Arzy explained how the process was also made difficult by his inactivity beforehand.
“In eighth grade, I was really lazy – I’ll be honest with you I couldn’t run a mile. I couldn’t do anything. So when I went out for sports it was best. I was really isolated.”
“I’m social more, kids accept me more, and I’m more part of a team.”
Last year he made strides with the help of Broncs ninth-grade coach Bob Hanchett, who created an entire playbook for Arzy. That team, of course, went undefeated and won the state championship as freshmen — something Arzy was sure to point out Tuesday.
“We have really good coaches,” he said. “We have plays and plans that are really hard to learn, but I’ve studied and studied the plays, but that’s why we’re so good.”
Now in his sophomore year, he sees some varsity time and plays noseguard for the junior varsity squad. Arzy won’t be able to play offense because playcalls and audibles require more than simply watching the ball as he does on defense.
From a coach’s standpoint, there’s benefits to Arzy’s method of playing defense. All players are taught to watch the ball instead of listening to a quarterback’s cadence to prevent offsides penalties.
“In my 19 years of coaching we spend so much time getting players not to listen to the quarterback and to just watch the ball,” Rizer said. “That’s something we never have to worry about with Ed.”
Arzy explained that the upper-classmen have been especially helpful in his first season with the varsity. Fellow wrestlers and defensive linemen, junior Tory Music and senior Cody Delk work well with him he said, as does Shatek.
Still, it’s not always smooth sailing.
“It’s hard, communication is a problem, they’re hearing and they don’t understand sign language, I don’t read lips very well so it’s confusing,” Arzy explained.
“The hardest is the isolation,” he explained that there’s still a barrier. He gets help from both the coaches and players. His class, the sophomores, have been particularly helpful, Woolston said. Dayton Bruney has learned enough to help interpret.
Activity as a forced social interactioin, as a whole, has done wonders for Arzy.
This year he has lost so much weight playing football, he’s not sure what weight he’ll be wrestling this season after competing at heavyweight last year.
The domino effect is a manageable one compared to where he was three years ago.
“When I started working with Ed, he was a loner,” Woolston said, signing to Arzy. “In PE he would be one of the last kids picked. When it came to running laps, he would just barely jog. Encouraging him to get into sports has really changed his outlook.”
“Physically, he’s lost a lot of weight,” she continued. “He has gotten in such good shape, which has boosted his confidence. This is a kid who knew nothing about football. As in, ‘What is a quarterback, being something other than 25 cents that you get back.”
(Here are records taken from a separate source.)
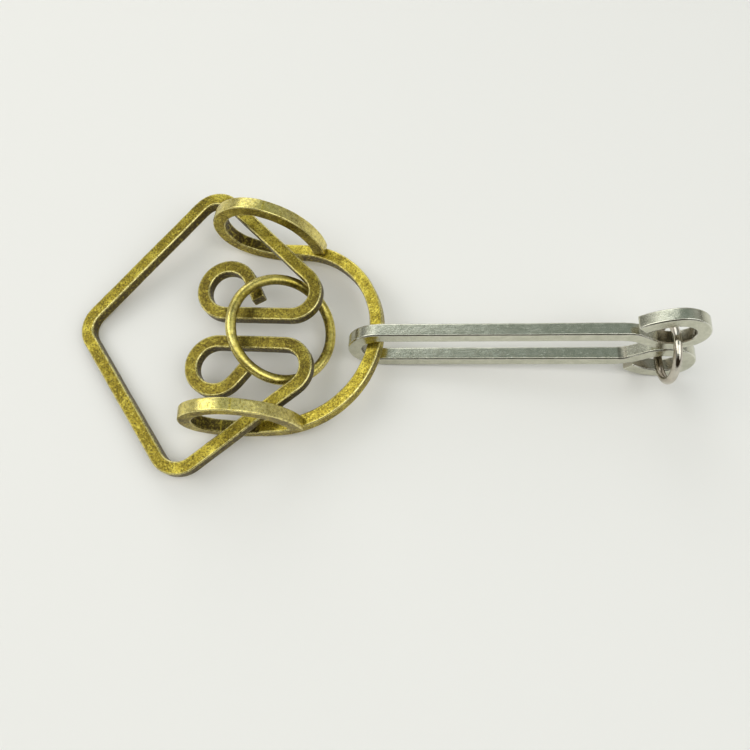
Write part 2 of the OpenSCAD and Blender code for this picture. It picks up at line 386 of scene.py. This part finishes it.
def half_frame(hand, side, lead, curl):
    """One half's samples. It is bent to the right if hand is -1 and to the left if it is 1."""
    path = [(LINK / 2, CORNER_R, CORNER), (side, SHOULDER_R, SHOULDER), (lead, HAIRPIN_R, HAIRPIN),
            (ARM, CURL_R, curl), (TAIL, 0, 0)]
    return walk([(length, radius, hand * turn) for length, radius, turn in path], (0, 0, -90 * hand))


far_half = half_frame(-1, side=41.6, lead=32.5, curl=241)
near_half = half_frame(1, side=40.1, lead=33.3, curl=235)
far_stations = flat_stations(far_half, FRAME_PLACE)
near_stations = flat_stations(near_half, FRAME_PLACE)
print("the frame is cut from", round((len(far_half) + len(near_half)) * PATH_STEP), "mm of bar")

# %% [markdown]
# Painted shade: the frame's arms and curls sit inside the other pieces, so they are made browner all
# over than the four long sides, and the sides of the bar are browner than its top all the way round.

# %% The frame's bar
OUTER_X = 30            # the frame is on the outside up to this far from its corner
OUTER_Y = 18            # or from this far off its middle
FADE = 12               # stations over which the arms turn browner
# painted shade on the bar's sides, and all over the arms and curls
SIDE_SHADE = 0.90
ARM_SHADE = 0.42
station_count = len(far_stations) + len(near_stations) - 1
inner_count = sum(abs(y) <= OUTER_Y and x >= OUTER_X for x, y, _, _ in far_half)


def frame_sides(i):
    """How much painted shade the bar's sides and the whole bar take at a station."""
    from_end = min(i, station_count - 1 - i)
    return SIDE_SHADE, ARM_SHADE * min(1.0, max(0.0, (inner_count - from_end) / FADE))


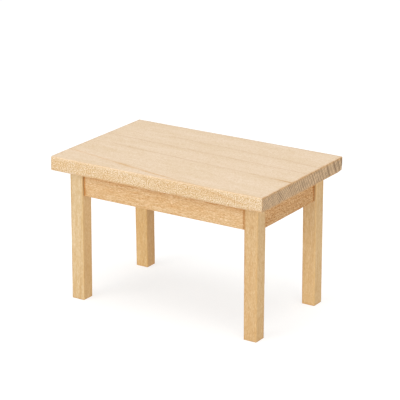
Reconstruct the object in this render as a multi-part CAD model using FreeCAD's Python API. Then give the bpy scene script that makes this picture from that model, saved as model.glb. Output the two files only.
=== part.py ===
import FreeCAD, Part
import os

# Dining table for a 1:12 dolls' house, in millimetres.
# The origin is on the floor under the middle of the table, +X runs along its length, +Z is up.

# The table's outline.
table_length = 100.0
table_width = 63.6
table_height = 62.3

# Tabletop: one solid board.
top_thickness = 5.9
top_corner_radius = 0.8     # its four upright corners
end_overhang = 5.4          # from the board's end to the legs' outer faces
side_overhang = 6.0         # from the board's side to the legs' outer faces

# Legs: four lengths of square stick.
leg_size = 6.1

# Aprons: four flat sticks between the legs, under the board.
apron_height = 11.0
apron_setback = 0.8         # behind the legs' faces, inside and out

# Sanding: every arris is eased.
board_easing = 0.35
leg_easing = 0.3

# Dowels: every joint is a glued butt joint with one dowel across it.
dowel_diameter = 2.0
dowel_chamfer = 0.25
glue_gap = 0.03             # round a dowel
end_gap = 0.2               # past a dowel's end, where spare glue collects
dowel_in_leg = 3.6          # crosswise, from the leg's face
dowel_in_apron = 4.0
dowel_in_leg_end = 3.2      # lengthwise, from the leg's upper end
dowel_in_top = 3.4
long_apron_dowel_drop = 5.5     # the dowel's axis below the board
short_apron_dowel_drop = 8.5    # lower, so that it passes under the other one in the leg

leg_length = table_height - top_thickness
leg_x = table_length / 2 - end_overhang - leg_size / 2
leg_y = table_width / 2 - side_overhang - leg_size / 2
apron_thickness = leg_size - 2 * apron_setback
long_apron_length = 2 * leg_x - leg_size
short_apron_length = 2 * leg_y - leg_size

ends = {"left": -1, "right": 1}
sides = {"front": -1, "back": 1}

pieces = {}


def stick(size_x, size_y, size_z):
    """A square-cornered block, centred across, standing on z = 0."""
    corner = FreeCAD.Vector(-size_x / 2, -size_y / 2, 0)
    return Part.makeBox(size_x, size_y, size_z, corner)


def is_upright(edge):
    return abs(edge.tangentAt(edge.FirstParameter).z) > 0.5


def upright_edges(shape):
    return [edge for edge in shape.Edges if is_upright(edge)]


def lying_edges(shape):
    return [edge for edge in shape.Edges if not is_upright(edge)]


def round_edges(shape):
    """The edges that are full circles."""
    return [edge for edge in shape.Edges if isinstance(edge.Curve, Part.Circle)]


def moved(shape, x, y, z):
    shape.translate(FreeCAD.Vector(x, y, z))
    return shape


def make_top():
    board = stick(table_length, table_width, top_thickness)
    board = board.makeFillet(top_corner_radius, upright_edges(board))
    board = board.makeFillet(board_easing, lying_edges(board))
    return moved(board, 0, 0, leg_length)


def make_leg(x, y):
    leg = stick(leg_size, leg_size, leg_length)
    leg = leg.makeFillet(leg_easing, leg.Edges)
    return moved(leg, x, y, 0)


def make_apron(size_x, size_y, x, y):
    apron = stick(size_x, size_y, apron_height)
    apron = apron.makeFillet(board_easing, apron.Edges)
    return moved(apron, x, y, leg_length - apron_height)


def join(dowel_name, first, second, place, direction, first_depth, second_depth):
    """Drill both pieces across their joint at place, and add the dowel that holds them.

    direction points from the first piece into the second.
    """
    radius = dowel_diameter / 2
    start = place - direction * first_depth
    dowel = Part.makeCylinder(radius, first_depth + second_depth, start, direction)
    dowel = dowel.makeChamfer(dowel_chamfer, round_edges(dowel))
    hole_start = start - direction * end_gap
    hole_length = first_depth + second_depth + 2 * end_gap
    hole = Part.makeCylinder(radius + glue_gap, hole_length, hole_start, direction)
    pieces[first] = pieces[first].cut(hole)
    pieces[second] = pieces[second].cut(hole)
    pieces[dowel_name] = dowel


pieces["tabletop"] = make_top()

for side, y_sign in sides.items():
    for end, x_sign in ends.items():
        pieces[f"leg_{side}_{end}"] = make_leg(x_sign * leg_x, y_sign * leg_y)

for side, y_sign in sides.items():
    pieces[f"apron_{side}"] = make_apron(long_apron_length, apron_thickness, 0, y_sign * leg_y)

for end, x_sign in ends.items():
    pieces[f"apron_{end}"] = make_apron(apron_thickness, short_apron_length, x_sign * leg_x, 0)

for side, y_sign in sides.items():
    for end, x_sign in ends.items():
        leg = f"leg_{side}_{end}"
        inward_x = FreeCAD.Vector(-x_sign, 0, 0)
        inward_y = FreeCAD.Vector(0, -y_sign, 0)
        upward = FreeCAD.Vector(0, 0, 1)
        leg_top = FreeCAD.Vector(x_sign * leg_x, y_sign * leg_y, leg_length)
        long_joint = leg_top + inward_x * (leg_size / 2) - upward * long_apron_dowel_drop
        short_joint = leg_top + inward_y * (leg_size / 2) - upward * short_apron_dowel_drop
        join(f"dowel_long_apron_{side}_{end}", leg, f"apron_{side}",
             long_joint, inward_x, dowel_in_leg, dowel_in_apron)
        join(f"dowel_short_apron_{side}_{end}", leg, f"apron_{end}",
             short_joint, inward_y, dowel_in_leg, dowel_in_apron)
        join(f"dowel_top_{side}_{end}", leg, "tabletop",
             leg_top, upward, dowel_in_leg_end, dowel_in_top)

os.makedirs("parts", exist_ok=True)
for name, shape in pieces.items():
    solid = shape.Solids[0]
    print(f"{name}: {len(shape.Solids)} solid, valid {solid.isValid()}, {solid.Volume:.1f} mm3")
    solid.exportStep(f"parts/{name}.step")
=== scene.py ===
import bpy
import bmesh
import math
from mathutils import Euler, Matrix, Vector, noise


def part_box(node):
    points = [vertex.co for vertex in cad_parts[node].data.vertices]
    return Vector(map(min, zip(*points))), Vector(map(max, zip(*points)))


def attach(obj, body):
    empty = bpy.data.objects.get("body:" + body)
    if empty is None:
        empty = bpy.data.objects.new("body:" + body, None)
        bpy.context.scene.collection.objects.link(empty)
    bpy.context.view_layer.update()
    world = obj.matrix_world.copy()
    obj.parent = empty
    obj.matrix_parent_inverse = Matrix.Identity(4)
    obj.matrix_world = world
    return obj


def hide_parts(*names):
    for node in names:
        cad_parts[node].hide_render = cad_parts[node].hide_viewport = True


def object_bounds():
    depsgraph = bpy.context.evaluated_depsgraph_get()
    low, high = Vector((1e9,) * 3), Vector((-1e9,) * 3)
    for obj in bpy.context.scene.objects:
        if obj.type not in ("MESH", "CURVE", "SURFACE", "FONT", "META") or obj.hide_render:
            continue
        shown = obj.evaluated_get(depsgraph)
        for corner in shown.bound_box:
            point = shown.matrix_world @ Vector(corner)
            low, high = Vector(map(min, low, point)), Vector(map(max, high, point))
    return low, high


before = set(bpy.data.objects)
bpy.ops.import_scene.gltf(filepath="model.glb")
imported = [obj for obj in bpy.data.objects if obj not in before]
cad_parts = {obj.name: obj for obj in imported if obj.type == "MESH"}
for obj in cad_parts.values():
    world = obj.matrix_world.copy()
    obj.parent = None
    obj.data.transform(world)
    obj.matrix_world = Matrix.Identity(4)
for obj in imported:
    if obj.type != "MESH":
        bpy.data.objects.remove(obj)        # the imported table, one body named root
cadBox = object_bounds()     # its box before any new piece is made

mm = 0.001
body = "root"
alongAxis = {"x": 0, "y": 1, "z": 2}
ends = ("left", "right")
sides = ("front", "back")

sanding = {
    "segments": 4,              # faces across an eased arris
    "arrisWave": 3.5 * mm,      # length of the waves along an arris
    "dentWave": 1.6 * mm,
    "dentLevel": 0.32,          # noise above this makes a dent
    "faceWave": 14 * mm,        # length of the waves on a face
    "tintReach": 1.8,           # how far an arris's colour reaches, in easings
    "glueAndShadeReach": 1.3 * mm,      # how far the glue stain and painted shade reach beside a joint
    "sharpAbove": math.radians(60),     # an edge steeper than this is an arris to ease
    "smoothBelow": math.radians(50),
    "margin": 1.4,              # from a face's border to its first cut, in easings
}

drilling = {
    "glueGap": 0.03 * mm,       # round a dowel
    "endGap": 0.2 * mm,         # past its end
    "square": 1.2,              # the patch that a hole is cut in, in hole radii
    "inset": 0.12 * mm,         # the ring of faces round its mouth
    "cone": 0.35 * mm,          # left by the drill's point
    "cuts": 3,
}


def boxMesh(node):
    low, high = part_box(node)
    bm = bmesh.new()
    bmesh.ops.create_cube(bm, size=1.0)
    bmesh.ops.scale(bm, vec=high - low, verts=bm.verts)
    bmesh.ops.translate(bm, vec=(low + high) / 2, verts=bm.verts)
    return bm, low, high


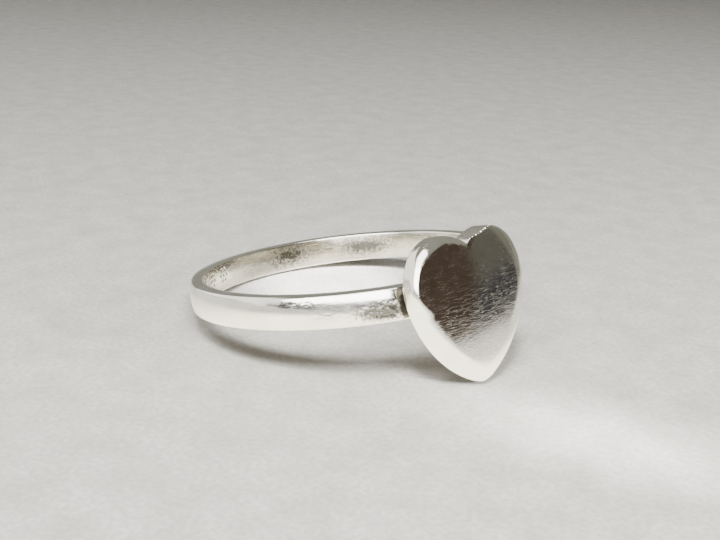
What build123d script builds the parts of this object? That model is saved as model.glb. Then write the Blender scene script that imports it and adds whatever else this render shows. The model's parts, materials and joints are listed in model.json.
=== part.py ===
"""A silver heart ring: a plain low-domed band with a thick heart plate soldered to its outside.

Millimetres, +Z up. The ring lies as it rests by itself: on the back edge of the heart's tip
and on the lower rim of the band opposite, so the heart's side is lifted. +X points from the
band to the heart, and the origin is on the table, under the middle of the ring's box.
"""

import os
from math import atan2, cos, degrees, radians, sin

from build123d import *

# Band
finger_radius = 8.65      # inside of the band, about a size 7
band_width = 1.8          # from rim to rim, along the finger
rim_wall = 0.8            # wall at the two flat rims
crown_rise = 0.13         # the outer face stands this much higher along its middle
inner_round = 0.1         # softened edges of the finger hole
outer_round = 0.08        # softened edges of the outer face

# Heart plate
heart_width = 7.75
heart_height = 8.13       # from the tip to the tops of the lobes
lobe_tops = 3.19          # tops of the lobes above the middle of the band
cleft_depth = 0.78        # from the tops of the lobes down to the notch
heart_wall = 1.25         # thickness in the middle of the face
face_radius = 38.0        # the polished face is slightly domed
face_edge_round = 0.28    # softened edge round the face
tip_round = 0.34          # the tip, seen from the front
heart_lean = 5.3          # degrees that the top of the plate leans back over the band
heart_seat = 0.08         # depth that the plate is let into the crown of the band

# Solder between the band and the plate
solder_width = 3.2
solder_share = 0.72       # of the band's width
solder_depth = 0.4

# Where the outline's arcs meet: share of the heart's width from its middle line, share of its
# height down from the tops of the lobes
outline_shares = {
    "lobe_top": (0.208, 0.0),
    "shoulder": (0.4206, 0.1023),
    "hip": (0.4936, 0.4006),
    "tip": (0.0, 1.0),
}

rim_radius = finger_radius + rim_wall
crown_radius = rim_radius + crown_rise
plate_back = crown_radius - heart_seat      # distance of the plate's back from the finger's axis
tip_drop = heart_height - lobe_tops         # tip below the band's middle, along the plate

# The lean carries the tip out and up a little; the ring then tips until tip and rim both touch
tip_out = plate_back + tip_drop * sin(radians(heart_lean))
tip_below = tip_drop * cos(radians(heart_lean))
rest_tilt = degrees(atan2(tip_below - band_width / 2, tip_out + rim_radius))

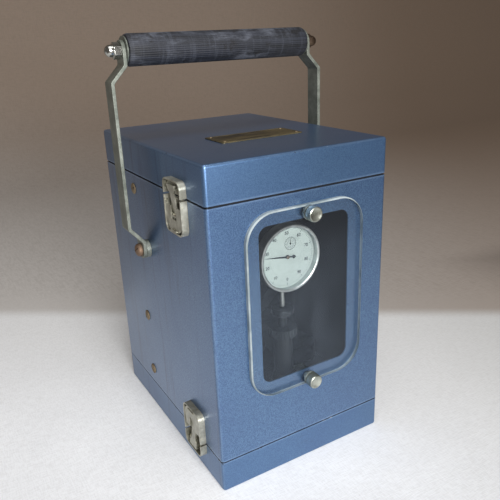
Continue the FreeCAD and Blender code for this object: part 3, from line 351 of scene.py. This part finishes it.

Even beyond the direct benefits of being more active, he’s also become a student of the game. The research he was at first required to do to even be able to play has now become a valuable skill in his schoolwork.
He now looks up to famous deaf athletes like collegiate national champion wrestler and MMA star Matt Hamill and former Nebraska football player Kenny Walker.
Even further, is goals post-high school goals reach beyond sports.
“I like school, a lot of people say they hate school, but I love school,” Arzy says. He wants to go to the National Technical Institute for the Deaf in New York and study to become an engineer. That motivation came from his mentor, Will Roach, who grew up in Big Horn and now works for Boeing in Seattle, where he is an engineer. Roach and Arzy are able to communicate through videophones at SHS.
“He wants to hook me up with Matt Hamill — ‘the Hammer,'” Arzy said of his mentor, signing, “Very inspiring.”
There’s clear and simple cheerfulness about Arzy, something Woolston reiterated wasn’t always the case.
“What’s so inspiring about his story is how he’s gone from being alone to being part of a team, being accepted as part of a brotherhood, the friendships, the self confidence, and the health he’s gained and the steps he’s taken against drugs, alcohol, cigarettes.”
Arzy speaks out at the school against alcohol and drug use. Sometimes he uses the TV monitors in the hallways to teach sign language, making slides that run with the various announcements. Hallways that weren’t always so friendly are now where he gets high-fives.
“It’s a brotherhood,” Arzy said of the team.
New to football fandom, he loves the Denver Broncos, and was quick to jokingly scoff at Woolston’s favorite team, the rival Kansas City Chiefs. Even closer to home, he’s a trained Bronc football player through and through.
Rizer said that he was impressed with Arzy with how he played in JV games against Kelly Walsh and Billings Senior. The junior varsity was preparing for a big game against Billings Skyview this week.
Of course, Arzy was sure to take a jab when the topic of rival Gillette came up.
“I call them the llamas,” he smiled.
“It helps that he’s such a great kid,” Rizer said of working with Arzy. “He’s not a kid that you have to worry about in terms of working hard and paying attention — all those kinds of things that could be a problem with a kid are not things you have to worry about with him.
“We always catch ourselves, I’ll always yell something and then say, oh, wait,” he said. “The reality is, it helps us think about how we communicate things. Ultimately, coaching him is like coaching any other kid, we have to make sure we get through to him.”